__The problem__: Return the complete listing that follows, with each line reproduced exactly.

__Available data__:
· · ·

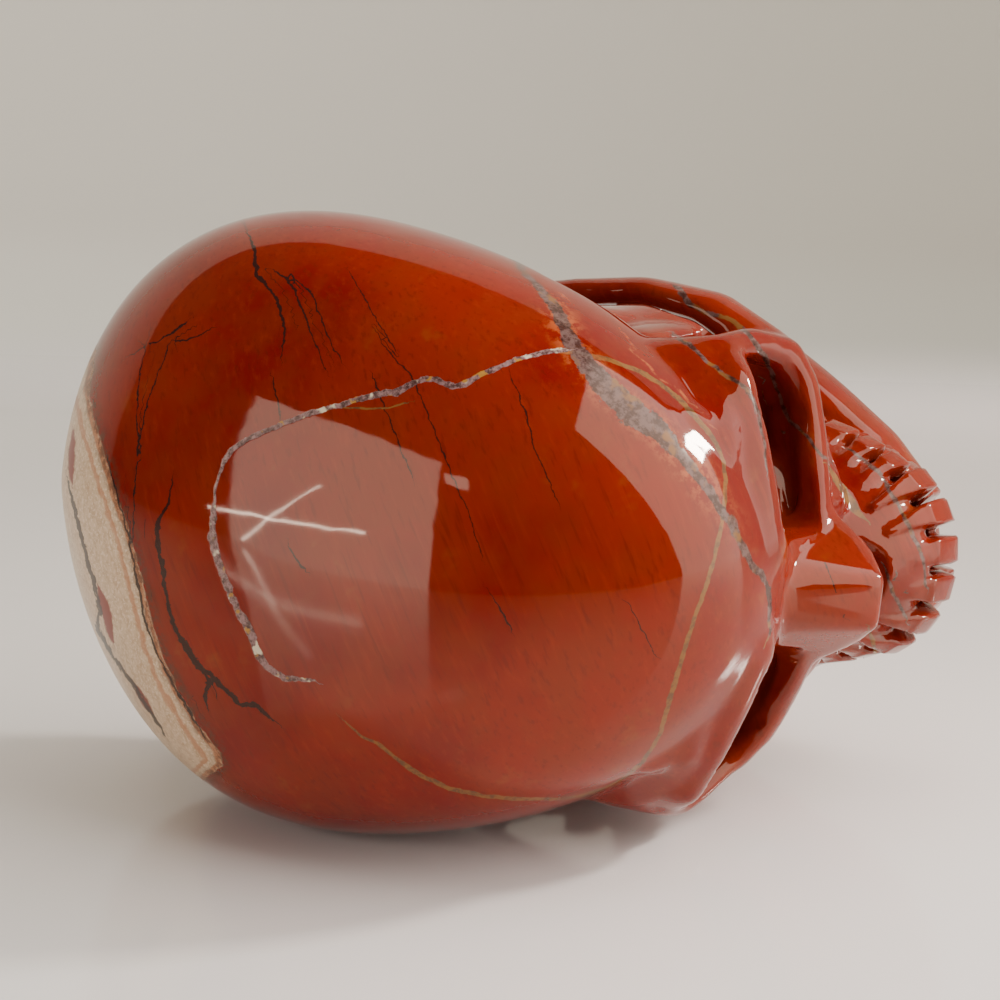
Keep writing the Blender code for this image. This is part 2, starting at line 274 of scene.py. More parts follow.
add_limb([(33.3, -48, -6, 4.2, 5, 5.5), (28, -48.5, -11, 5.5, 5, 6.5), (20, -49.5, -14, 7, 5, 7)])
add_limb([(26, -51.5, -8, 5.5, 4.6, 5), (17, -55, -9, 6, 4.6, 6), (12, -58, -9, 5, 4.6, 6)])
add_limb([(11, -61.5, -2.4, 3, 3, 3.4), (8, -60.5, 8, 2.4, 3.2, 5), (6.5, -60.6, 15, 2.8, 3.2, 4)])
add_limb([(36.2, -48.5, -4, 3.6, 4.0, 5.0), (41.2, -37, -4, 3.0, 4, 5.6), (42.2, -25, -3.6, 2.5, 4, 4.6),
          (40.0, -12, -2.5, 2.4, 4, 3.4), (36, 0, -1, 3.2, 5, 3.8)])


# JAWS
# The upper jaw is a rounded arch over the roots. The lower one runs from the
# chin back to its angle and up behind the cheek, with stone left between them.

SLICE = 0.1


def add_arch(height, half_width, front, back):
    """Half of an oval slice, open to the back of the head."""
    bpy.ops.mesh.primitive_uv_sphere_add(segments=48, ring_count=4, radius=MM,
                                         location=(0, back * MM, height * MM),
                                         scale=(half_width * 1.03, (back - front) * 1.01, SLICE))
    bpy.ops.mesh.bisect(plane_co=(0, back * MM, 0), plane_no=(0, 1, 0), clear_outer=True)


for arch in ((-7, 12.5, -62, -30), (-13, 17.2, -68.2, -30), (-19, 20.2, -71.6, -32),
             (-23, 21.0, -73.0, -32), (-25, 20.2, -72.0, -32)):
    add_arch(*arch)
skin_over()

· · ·

__Solution to this problem__:
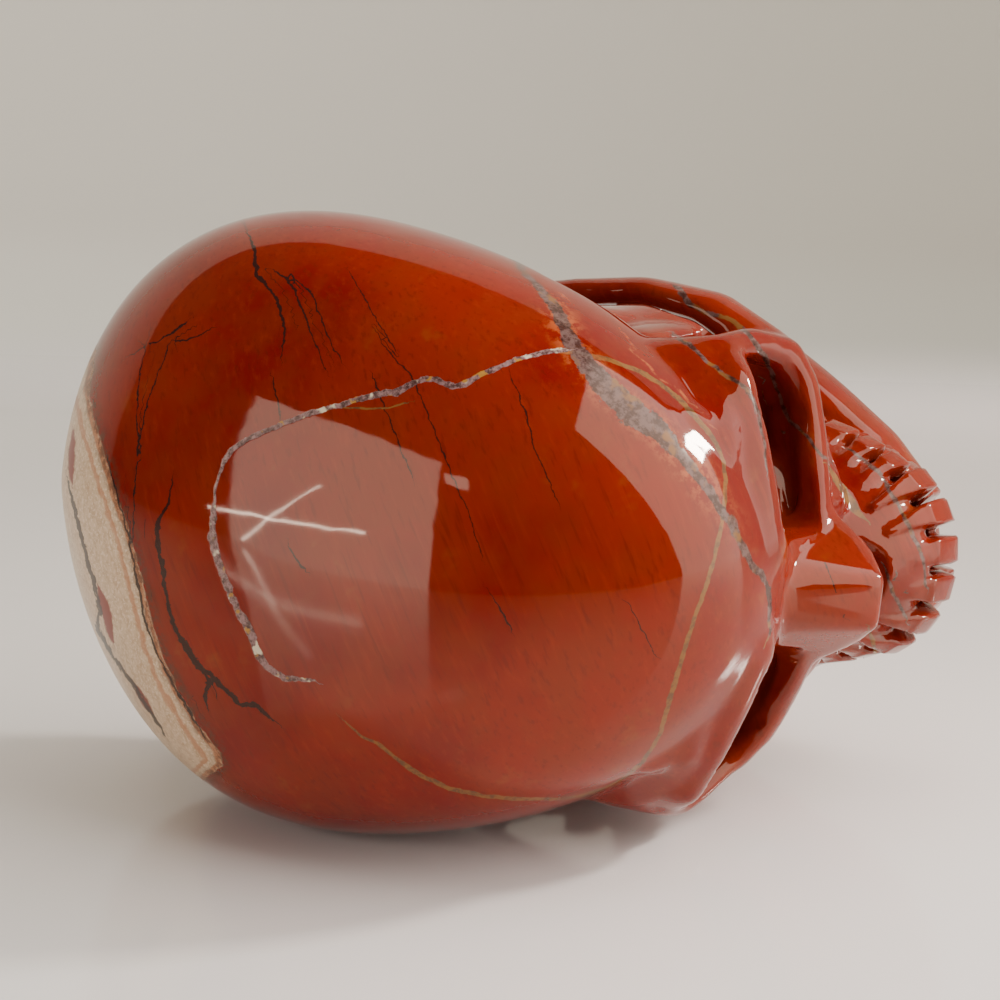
Keep writing the Blender code for this image. This is part 2, starting at line 274 of scene.py. More parts follow.
add_limb([(33.3, -48, -6, 4.2, 5, 5.5), (28, -48.5, -11, 5.5, 5, 6.5), (20, -49.5, -14, 7, 5, 7)])
add_limb([(26, -51.5, -8, 5.5, 4.6, 5), (17, -55, -9, 6, 4.6, 6), (12, -58, -9, 5, 4.6, 6)])
add_limb([(11, -61.5, -2.4, 3, 3, 3.4), (8, -60.5, 8, 2.4, 3.2, 5), (6.5, -60.6, 15, 2.8, 3.2, 4)])
add_limb([(36.2, -48.5, -4, 3.6, 4.0, 5.0), (41.2, -37, -4, 3.0, 4, 5.6), (42.2, -25, -3.6, 2.5, 4, 4.6),
          (40.0, -12, -2.5, 2.4, 4, 3.4), (36, 0, -1, 3.2, 5, 3.8)])


# JAWS
# The upper jaw is a rounded arch over the roots. The lower one runs from the
# chin back to its angle and up behind the cheek, with stone left between them.

SLICE = 0.1


def add_arch(height, half_width, front, back):
    """Half of an oval slice, open to the back of the head."""
    bpy.ops.mesh.primitive_uv_sphere_add(segments=48, ring_count=4, radius=MM,
                                         location=(0, back * MM, height * MM),
                                         scale=(half_width * 1.03, (back - front) * 1.01, SLICE))
    bpy.ops.mesh.bisect(plane_co=(0, back * MM, 0), plane_no=(0, 1, 0), clear_outer=True)


for arch in ((-7, 12.5, -62, -30), (-13, 17.2, -68.2, -30), (-19, 20.2, -71.6, -32),
             (-23, 21.0, -73.0, -32), (-25, 20.2, -72.0, -32)):
    add_arch(*arch)
skin_over()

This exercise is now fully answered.